DIRECTIVE | Give back exactly the lines from the start of the listing to the line containing "CORE_LAYER = (2.5 + GAP, 6.5)", inclusive, and nothing beyond them.
STORED ROWS start
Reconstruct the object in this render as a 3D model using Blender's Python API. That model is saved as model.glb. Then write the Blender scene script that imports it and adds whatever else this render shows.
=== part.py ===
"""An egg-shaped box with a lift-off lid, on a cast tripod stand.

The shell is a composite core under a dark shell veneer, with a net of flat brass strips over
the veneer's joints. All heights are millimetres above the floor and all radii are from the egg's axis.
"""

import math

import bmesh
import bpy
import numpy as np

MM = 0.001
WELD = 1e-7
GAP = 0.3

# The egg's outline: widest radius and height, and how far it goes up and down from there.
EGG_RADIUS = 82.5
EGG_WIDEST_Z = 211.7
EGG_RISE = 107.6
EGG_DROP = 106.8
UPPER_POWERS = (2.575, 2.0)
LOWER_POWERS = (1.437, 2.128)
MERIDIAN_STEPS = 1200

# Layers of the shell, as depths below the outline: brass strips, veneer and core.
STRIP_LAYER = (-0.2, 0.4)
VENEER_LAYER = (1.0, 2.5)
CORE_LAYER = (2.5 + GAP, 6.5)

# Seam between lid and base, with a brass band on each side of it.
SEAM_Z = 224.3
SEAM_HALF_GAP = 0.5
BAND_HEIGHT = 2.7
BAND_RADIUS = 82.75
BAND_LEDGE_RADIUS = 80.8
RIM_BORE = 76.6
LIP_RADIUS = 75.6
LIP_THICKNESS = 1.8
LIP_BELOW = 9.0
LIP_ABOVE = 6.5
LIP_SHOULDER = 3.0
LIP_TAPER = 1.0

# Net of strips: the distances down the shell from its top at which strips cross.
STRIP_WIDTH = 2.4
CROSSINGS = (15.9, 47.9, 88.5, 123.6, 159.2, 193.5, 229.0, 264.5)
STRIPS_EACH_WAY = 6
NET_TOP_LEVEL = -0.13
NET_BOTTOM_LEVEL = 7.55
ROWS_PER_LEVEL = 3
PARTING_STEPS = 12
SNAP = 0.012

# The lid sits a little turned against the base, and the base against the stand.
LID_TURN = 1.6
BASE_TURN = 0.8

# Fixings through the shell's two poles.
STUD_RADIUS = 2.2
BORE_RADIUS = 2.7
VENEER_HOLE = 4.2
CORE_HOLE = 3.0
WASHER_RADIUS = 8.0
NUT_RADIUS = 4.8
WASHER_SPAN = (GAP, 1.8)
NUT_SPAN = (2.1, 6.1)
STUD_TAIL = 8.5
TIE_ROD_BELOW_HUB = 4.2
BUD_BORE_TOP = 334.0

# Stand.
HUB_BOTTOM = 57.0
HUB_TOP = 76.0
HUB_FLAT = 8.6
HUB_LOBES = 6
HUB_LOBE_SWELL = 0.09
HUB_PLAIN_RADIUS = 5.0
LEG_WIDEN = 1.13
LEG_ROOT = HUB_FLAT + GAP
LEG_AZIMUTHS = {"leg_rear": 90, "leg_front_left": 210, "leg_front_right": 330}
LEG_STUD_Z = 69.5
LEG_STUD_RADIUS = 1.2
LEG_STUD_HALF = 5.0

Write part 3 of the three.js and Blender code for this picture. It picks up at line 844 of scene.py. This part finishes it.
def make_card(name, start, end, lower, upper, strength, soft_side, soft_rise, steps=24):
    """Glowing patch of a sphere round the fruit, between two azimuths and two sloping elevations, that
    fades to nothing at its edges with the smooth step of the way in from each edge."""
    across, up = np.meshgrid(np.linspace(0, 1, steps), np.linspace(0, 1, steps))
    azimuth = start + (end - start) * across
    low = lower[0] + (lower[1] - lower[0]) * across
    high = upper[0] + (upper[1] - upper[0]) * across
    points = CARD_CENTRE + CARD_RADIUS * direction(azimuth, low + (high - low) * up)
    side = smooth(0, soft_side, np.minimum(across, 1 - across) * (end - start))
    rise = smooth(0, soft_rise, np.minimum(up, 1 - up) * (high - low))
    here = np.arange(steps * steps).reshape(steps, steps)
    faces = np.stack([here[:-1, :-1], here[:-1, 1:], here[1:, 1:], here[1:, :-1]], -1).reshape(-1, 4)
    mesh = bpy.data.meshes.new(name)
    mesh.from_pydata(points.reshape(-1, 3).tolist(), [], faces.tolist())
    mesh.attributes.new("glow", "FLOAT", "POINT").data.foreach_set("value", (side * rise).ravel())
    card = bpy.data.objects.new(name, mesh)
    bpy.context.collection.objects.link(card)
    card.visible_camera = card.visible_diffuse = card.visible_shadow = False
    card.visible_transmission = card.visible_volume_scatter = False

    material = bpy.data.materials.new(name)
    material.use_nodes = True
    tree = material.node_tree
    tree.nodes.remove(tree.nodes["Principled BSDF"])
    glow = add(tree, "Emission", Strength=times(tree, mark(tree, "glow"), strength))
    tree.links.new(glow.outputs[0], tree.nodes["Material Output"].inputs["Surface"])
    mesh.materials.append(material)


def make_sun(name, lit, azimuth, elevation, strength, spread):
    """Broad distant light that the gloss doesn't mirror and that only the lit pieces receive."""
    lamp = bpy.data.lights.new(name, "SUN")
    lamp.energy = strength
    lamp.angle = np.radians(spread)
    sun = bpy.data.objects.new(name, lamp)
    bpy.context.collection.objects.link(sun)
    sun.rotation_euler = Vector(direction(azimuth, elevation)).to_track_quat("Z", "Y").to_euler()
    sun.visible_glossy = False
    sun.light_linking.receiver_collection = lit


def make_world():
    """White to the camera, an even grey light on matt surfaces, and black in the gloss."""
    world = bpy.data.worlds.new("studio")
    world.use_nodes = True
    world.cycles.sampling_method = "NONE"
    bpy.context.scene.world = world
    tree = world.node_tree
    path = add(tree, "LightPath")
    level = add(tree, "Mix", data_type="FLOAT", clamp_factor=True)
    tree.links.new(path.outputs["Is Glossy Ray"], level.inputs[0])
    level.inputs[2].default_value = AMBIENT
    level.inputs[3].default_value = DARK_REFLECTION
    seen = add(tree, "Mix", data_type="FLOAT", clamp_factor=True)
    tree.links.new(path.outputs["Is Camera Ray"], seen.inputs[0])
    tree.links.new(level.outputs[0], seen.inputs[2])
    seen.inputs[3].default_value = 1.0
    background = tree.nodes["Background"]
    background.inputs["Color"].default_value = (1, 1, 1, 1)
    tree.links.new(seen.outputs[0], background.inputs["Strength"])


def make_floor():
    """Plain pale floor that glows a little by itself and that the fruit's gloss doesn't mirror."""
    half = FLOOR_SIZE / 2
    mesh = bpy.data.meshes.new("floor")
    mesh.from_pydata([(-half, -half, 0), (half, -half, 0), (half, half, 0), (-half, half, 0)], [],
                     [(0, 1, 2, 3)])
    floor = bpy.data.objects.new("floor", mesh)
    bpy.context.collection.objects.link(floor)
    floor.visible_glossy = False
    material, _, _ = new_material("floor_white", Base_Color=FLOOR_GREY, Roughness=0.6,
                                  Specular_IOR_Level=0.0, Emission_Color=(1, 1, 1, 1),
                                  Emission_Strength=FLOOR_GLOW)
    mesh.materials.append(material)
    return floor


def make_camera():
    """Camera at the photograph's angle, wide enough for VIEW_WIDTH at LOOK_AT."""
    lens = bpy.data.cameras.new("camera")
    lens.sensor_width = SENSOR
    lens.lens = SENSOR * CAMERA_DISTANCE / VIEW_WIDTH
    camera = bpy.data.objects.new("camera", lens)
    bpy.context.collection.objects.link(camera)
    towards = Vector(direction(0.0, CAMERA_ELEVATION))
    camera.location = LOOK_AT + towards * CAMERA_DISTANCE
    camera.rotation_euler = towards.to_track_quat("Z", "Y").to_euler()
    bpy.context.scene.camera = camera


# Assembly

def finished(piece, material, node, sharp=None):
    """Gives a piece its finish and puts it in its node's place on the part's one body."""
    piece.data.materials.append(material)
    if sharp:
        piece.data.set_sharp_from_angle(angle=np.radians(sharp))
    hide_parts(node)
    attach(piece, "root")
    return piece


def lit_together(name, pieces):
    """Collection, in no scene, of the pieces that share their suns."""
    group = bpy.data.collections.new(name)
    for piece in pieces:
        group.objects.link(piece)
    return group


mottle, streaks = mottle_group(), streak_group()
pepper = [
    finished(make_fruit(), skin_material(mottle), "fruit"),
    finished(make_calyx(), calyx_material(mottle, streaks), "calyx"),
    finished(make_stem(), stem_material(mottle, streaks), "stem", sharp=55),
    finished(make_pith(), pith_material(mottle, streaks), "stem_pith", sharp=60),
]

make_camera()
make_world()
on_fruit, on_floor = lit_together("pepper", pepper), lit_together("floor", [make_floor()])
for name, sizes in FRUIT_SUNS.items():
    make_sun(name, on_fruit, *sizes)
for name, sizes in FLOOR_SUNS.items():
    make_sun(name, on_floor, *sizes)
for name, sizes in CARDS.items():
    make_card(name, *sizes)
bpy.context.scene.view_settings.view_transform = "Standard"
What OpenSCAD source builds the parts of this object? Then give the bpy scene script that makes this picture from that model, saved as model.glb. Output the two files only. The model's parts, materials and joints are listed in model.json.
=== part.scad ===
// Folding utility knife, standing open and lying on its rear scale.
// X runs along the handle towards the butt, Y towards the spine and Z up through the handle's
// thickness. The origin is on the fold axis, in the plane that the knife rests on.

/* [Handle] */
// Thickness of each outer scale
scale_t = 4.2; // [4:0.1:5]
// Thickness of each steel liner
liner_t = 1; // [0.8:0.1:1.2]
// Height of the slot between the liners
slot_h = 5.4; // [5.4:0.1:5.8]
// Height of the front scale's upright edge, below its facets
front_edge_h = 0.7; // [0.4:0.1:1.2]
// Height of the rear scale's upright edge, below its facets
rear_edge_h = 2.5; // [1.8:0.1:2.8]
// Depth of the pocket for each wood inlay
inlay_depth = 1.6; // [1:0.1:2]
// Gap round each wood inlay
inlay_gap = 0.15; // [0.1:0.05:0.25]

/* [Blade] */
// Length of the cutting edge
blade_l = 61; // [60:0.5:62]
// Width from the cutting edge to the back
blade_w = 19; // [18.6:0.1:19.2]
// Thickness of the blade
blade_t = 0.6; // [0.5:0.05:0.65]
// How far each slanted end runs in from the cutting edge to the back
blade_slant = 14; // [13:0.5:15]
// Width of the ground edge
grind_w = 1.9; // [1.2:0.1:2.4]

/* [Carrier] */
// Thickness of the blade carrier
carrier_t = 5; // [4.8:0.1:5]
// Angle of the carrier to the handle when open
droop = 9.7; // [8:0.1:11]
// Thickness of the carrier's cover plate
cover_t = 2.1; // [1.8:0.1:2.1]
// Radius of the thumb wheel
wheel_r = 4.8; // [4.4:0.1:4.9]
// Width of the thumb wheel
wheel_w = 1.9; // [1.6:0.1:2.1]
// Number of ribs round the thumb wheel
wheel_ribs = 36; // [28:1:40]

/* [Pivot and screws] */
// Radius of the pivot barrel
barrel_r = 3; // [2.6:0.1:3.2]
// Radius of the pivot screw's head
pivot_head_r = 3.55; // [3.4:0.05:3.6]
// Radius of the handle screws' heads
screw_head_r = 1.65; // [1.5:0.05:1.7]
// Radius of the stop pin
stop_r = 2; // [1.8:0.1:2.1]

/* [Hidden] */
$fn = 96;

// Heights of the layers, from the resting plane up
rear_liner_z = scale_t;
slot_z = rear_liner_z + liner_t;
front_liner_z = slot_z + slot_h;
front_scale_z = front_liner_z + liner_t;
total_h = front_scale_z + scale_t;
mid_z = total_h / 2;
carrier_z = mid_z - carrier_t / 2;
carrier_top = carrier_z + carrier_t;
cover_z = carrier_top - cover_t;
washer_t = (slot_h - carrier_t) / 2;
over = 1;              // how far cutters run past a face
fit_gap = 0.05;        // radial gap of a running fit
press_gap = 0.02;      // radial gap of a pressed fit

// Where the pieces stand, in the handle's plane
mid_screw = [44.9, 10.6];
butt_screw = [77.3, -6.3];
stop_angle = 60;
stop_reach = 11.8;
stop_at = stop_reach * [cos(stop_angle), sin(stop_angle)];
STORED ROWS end
RESULT OF THIS TASK |
Reconstruct the object in this render as a 3D model using Blender's Python API. That model is saved as model.glb. Then write the Blender scene script that imports it and adds whatever else this render shows.
=== part.py ===
"""An egg-shaped box with a lift-off lid, on a cast tripod stand.

The shell is a composite core under a dark shell veneer, with a net of flat brass strips over
the veneer's joints. All heights are millimetres above the floor and all radii are from the egg's axis.
"""

import math

import bmesh
import bpy
import numpy as np

MM = 0.001
WELD = 1e-7
GAP = 0.3

# The egg's outline: widest radius and height, and how far it goes up and down from there.
EGG_RADIUS = 82.5
EGG_WIDEST_Z = 211.7
EGG_RISE = 107.6
EGG_DROP = 106.8
UPPER_POWERS = (2.575, 2.0)
LOWER_POWERS = (1.437, 2.128)
MERIDIAN_STEPS = 1200

# Layers of the shell, as depths below the outline: brass strips, veneer and core.
STRIP_LAYER = (-0.2, 0.4)
VENEER_LAYER = (1.0, 2.5)
CORE_LAYER = (2.5 + GAP, 6.5)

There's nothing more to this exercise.